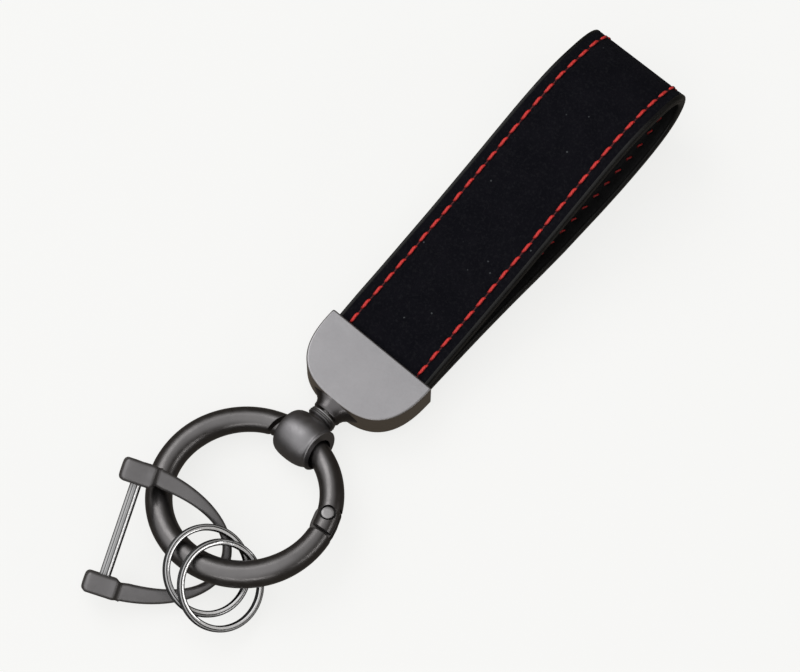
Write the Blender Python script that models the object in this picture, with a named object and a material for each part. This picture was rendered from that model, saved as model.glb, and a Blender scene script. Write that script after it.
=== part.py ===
"""Keyring: a folded suede strap in a cast end cap, a swivel bail, a round spring-gate ring,
a horseshoe shackle with its screwed bar, and two split rings.

The strap runs along +Y from the cap's mouth at y = 0, the swivel's axis lies along Y, and z = 0 is
the surface that the keyring lies on. Lengths are millimetres and angles degrees; put_together()
turns them into metres and moves the origin to the middle of the bounding box's underside.
"""

import math

import bmesh
import bpy
from mathutils import Matrix, Vector

MM = 0.001
GAP = 0.1                     # clearance between pieces that are assembled face to face

# Strap: a suede layer and a lining, sewn together and folded into a loop.
STRAP_WIDTH = 23.2
LAYER = 1.05                  # thickness of each layer
LAYER_GAP = 0.1
STRAP_END_Y = -7.5            # where both ends stop inside the cap
STRAP_END_WIDTH = 19.4        # the ends are trimmed to the cap's round pocket
STRAP_EDGE = 0.3              # chamfer of the painted edge
LEG_UPPER_Z = 6.65            # middle of the strap's thickness in the cap, upper and lower leg
LEG_LOWER_Z = 4.15
FLOOR_LEG_Z = 1.16            # the same where the lower leg lies flat on the surface
FLOOR_LEG = (54.0, 42.0)      # y where that flat stretch begins and ends
# Side view of the loop, (y, z) of the middle of its thickness: out along the upper leg, round the
# tip and down to the surface, then from the surface back into the cap.
UPPER_SHAPE = (
    (0.0, LEG_UPPER_Z), (6.0, 8.0), (12.0, 9.0), (20.0, 10.6), (28.0, 12.3), (40.0, 15.3), (48.0, 17.5),
    (56.0, 19.5), (64.0, 20.4), (71.0, 19.4), (75.2, 17.9), (77.6, 15.7), (78.4, 13.0), (77.9, 10.3),
    (76.6, 7.9), (74.4, 5.8), (71.2, 4.1), (67.0, 2.8), (60.5, 1.65), (FLOOR_LEG[0], FLOOR_LEG_Z),
)
LOWER_SHAPE = (
    (FLOOR_LEG[1], FLOOR_LEG_Z), (35.0, 1.9), (27.0, 3.0), (18.0, 3.8), (9.0, 4.1), (0.0, LEG_LOWER_Z),
)
SEAM_INSET = 2.9             # stitch line to strap edge
CHANNEL_WIDTH, CHANNEL_DEPTH = 1.1, 0.45
THREAD_WIDTH, THREAD_HEIGHT = 0.7, 0.3

# End cap: a D-shaped casting with a pocket for the strap and a collar for the swivel.
CAP_HALF_WIDTH, CAP_DEPTH, CAP_CURVE = 12.85, 14.5, 2.75
CAP_BOTTOM, CAP_TOP = 1.9, 8.9
CAP_WALL = 1.15
CAP_CHAMFER = 0.35
POCKET_DEPTH, POCKET_HEIGHT = 9.6, 4.9
AXIS_Z = 0.5 * (CAP_BOTTOM + CAP_TOP)
COLLAR_RADIUS, COLLAR_END_Y = 3.1, -16.9

# Swivel: a headed post, two washers and the bail that the round ring passes through.
POST_RADIUS, POST_BORE = 1.5, 1.6
HEAD_RADIUS, HEAD_HEIGHT = 2.1, 1.0
RETAINER_RADIUS, RETAINER_HEIGHT = 2.3, 0.5
SPACER_RADIUS, SPACER_TOP_Y, SPACER_END_Y = 3.05, -17.25, -18.1
BAIL_Y, BAIL_DROP = -23.55, 0.15
BAIL_LEFT, BAIL_RIGHT = 4.1, 4.5
BAIL_CROWN, BAIL_RIM = 4.9, 4.3
BAIL_HOLE, BAIL_FLARE = 3.75, 3.9
BAIL_TURN = 14.0
POST_END_Y = BAIL_Y + BAIL_HOLE + 0.2

# Round ring: a body and a gate that share one circle. Angles run counter-clockwise from +X.
RING_CENTRE = (-0.34, -39.8, 6.2)
RING_LEAN, RING_LEAN_HEADING = 7.5, 139.6
RING_RADIUS = 16.75           # centre line
BODY_TUBE, NOSE_TUBE, GATE_TUBE = 2.67, 2.45, 2.42
TAPER_END = 165.0             # the body reaches its full thickness here
SEAM_ANGLE = 10.8             # shoulder on the body beside the gate's hinge
EAR_ANGLE = 11.9              # end of the gate's ears, relieved on the inner side
EAR_RELIEF = 2.3
NOSE_INNER, NOSE_OUTER = 114.5, 103.0     # slanted nose of the body: its inner and outer corner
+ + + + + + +
Work required – Output the complete data exactly as written.

The output –
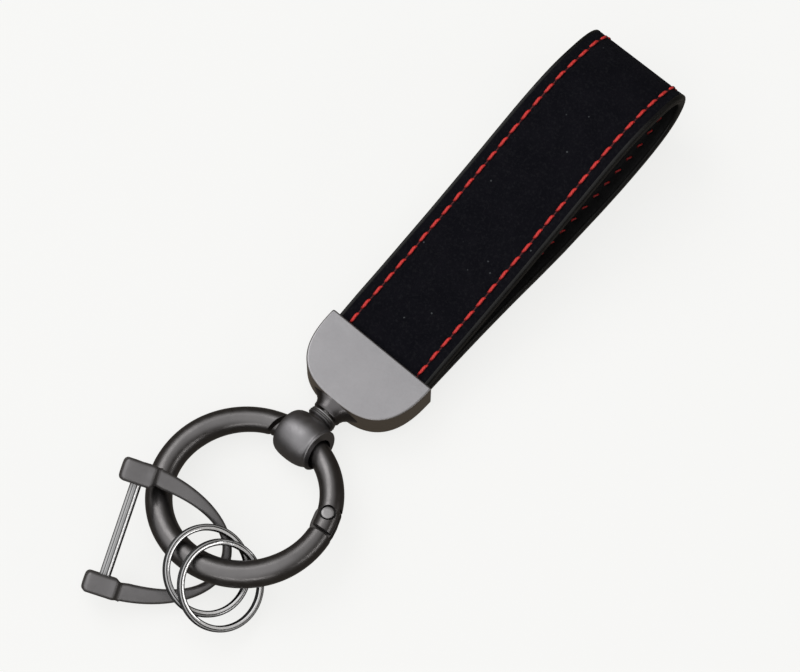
Write the Blender Python script that models the object in this picture, with a named object and a material for each part. This picture was rendered from that model, saved as model.glb, and a Blender scene script. Write that script after it.
=== part.py ===
"""Keyring: a folded suede strap in a cast end cap, a swivel bail, a round spring-gate ring,
a horseshoe shackle with its screwed bar, and two split rings.

The strap runs along +Y from the cap's mouth at y = 0, the swivel's axis lies along Y, and z = 0 is
the surface that the keyring lies on. Lengths are millimetres and angles degrees; put_together()
turns them into metres and moves the origin to the middle of the bounding box's underside.
"""

import math

import bmesh
import bpy
from mathutils import Matrix, Vector

MM = 0.001
GAP = 0.1                     # clearance between pieces that are assembled face to face

# Strap: a suede layer and a lining, sewn together and folded into a loop.
STRAP_WIDTH = 23.2
LAYER = 1.05                  # thickness of each layer
LAYER_GAP = 0.1
STRAP_END_Y = -7.5            # where both ends stop inside the cap
STRAP_END_WIDTH = 19.4        # the ends are trimmed to the cap's round pocket
STRAP_EDGE = 0.3              # chamfer of the painted edge
LEG_UPPER_Z = 6.65            # middle of the strap's thickness in the cap, upper and lower leg
LEG_LOWER_Z = 4.15
FLOOR_LEG_Z = 1.16            # the same where the lower leg lies flat on the surface
FLOOR_LEG = (54.0, 42.0)      # y where that flat stretch begins and ends
# Side view of the loop, (y, z) of the middle of its thickness: out along the upper leg, round the
# tip and down to the surface, then from the surface back into the cap.
UPPER_SHAPE = (
    (0.0, LEG_UPPER_Z), (6.0, 8.0), (12.0, 9.0), (20.0, 10.6), (28.0, 12.3), (40.0, 15.3), (48.0, 17.5),
    (56.0, 19.5), (64.0, 20.4), (71.0, 19.4), (75.2, 17.9), (77.6, 15.7), (78.4, 13.0), (77.9, 10.3),
    (76.6, 7.9), (74.4, 5.8), (71.2, 4.1), (67.0, 2.8), (60.5, 1.65), (FLOOR_LEG[0], FLOOR_LEG_Z),
)
LOWER_SHAPE = (
    (FLOOR_LEG[1], FLOOR_LEG_Z), (35.0, 1.9), (27.0, 3.0), (18.0, 3.8), (9.0, 4.1), (0.0, LEG_LOWER_Z),
)
SEAM_INSET = 2.9             # stitch line to strap edge
CHANNEL_WIDTH, CHANNEL_DEPTH = 1.1, 0.45
THREAD_WIDTH, THREAD_HEIGHT = 0.7, 0.3

# End cap: a D-shaped casting with a pocket for the strap and a collar for the swivel.
CAP_HALF_WIDTH, CAP_DEPTH, CAP_CURVE = 12.85, 14.5, 2.75
CAP_BOTTOM, CAP_TOP = 1.9, 8.9
CAP_WALL = 1.15
CAP_CHAMFER = 0.35
POCKET_DEPTH, POCKET_HEIGHT = 9.6, 4.9
AXIS_Z = 0.5 * (CAP_BOTTOM + CAP_TOP)
COLLAR_RADIUS, COLLAR_END_Y = 3.1, -16.9

# Swivel: a headed post, two washers and the bail that the round ring passes through.
POST_RADIUS, POST_BORE = 1.5, 1.6
HEAD_RADIUS, HEAD_HEIGHT = 2.1, 1.0
RETAINER_RADIUS, RETAINER_HEIGHT = 2.3, 0.5
SPACER_RADIUS, SPACER_TOP_Y, SPACER_END_Y = 3.05, -17.25, -18.1
BAIL_Y, BAIL_DROP = -23.55, 0.15
BAIL_LEFT, BAIL_RIGHT = 4.1, 4.5
BAIL_CROWN, BAIL_RIM = 4.9, 4.3
BAIL_HOLE, BAIL_FLARE = 3.75, 3.9
BAIL_TURN = 14.0
POST_END_Y = BAIL_Y + BAIL_HOLE + 0.2

# Round ring: a body and a gate that share one circle. Angles run counter-clockwise from +X.
RING_CENTRE = (-0.34, -39.8, 6.2)
RING_LEAN, RING_LEAN_HEADING = 7.5, 139.6
RING_RADIUS = 16.75           # centre line
BODY_TUBE, NOSE_TUBE, GATE_TUBE = 2.67, 2.45, 2.42
TAPER_END = 165.0             # the body reaches its full thickness here
SEAM_ANGLE = 10.8             # shoulder on the body beside the gate's hinge
EAR_ANGLE = 11.9              # end of the gate's ears, relieved on the inner side
EAR_RELIEF = 2.3
NOSE_INNER, NOSE_OUTER = 114.5, 103.0     # slanted nose of the body: its inner and outer corner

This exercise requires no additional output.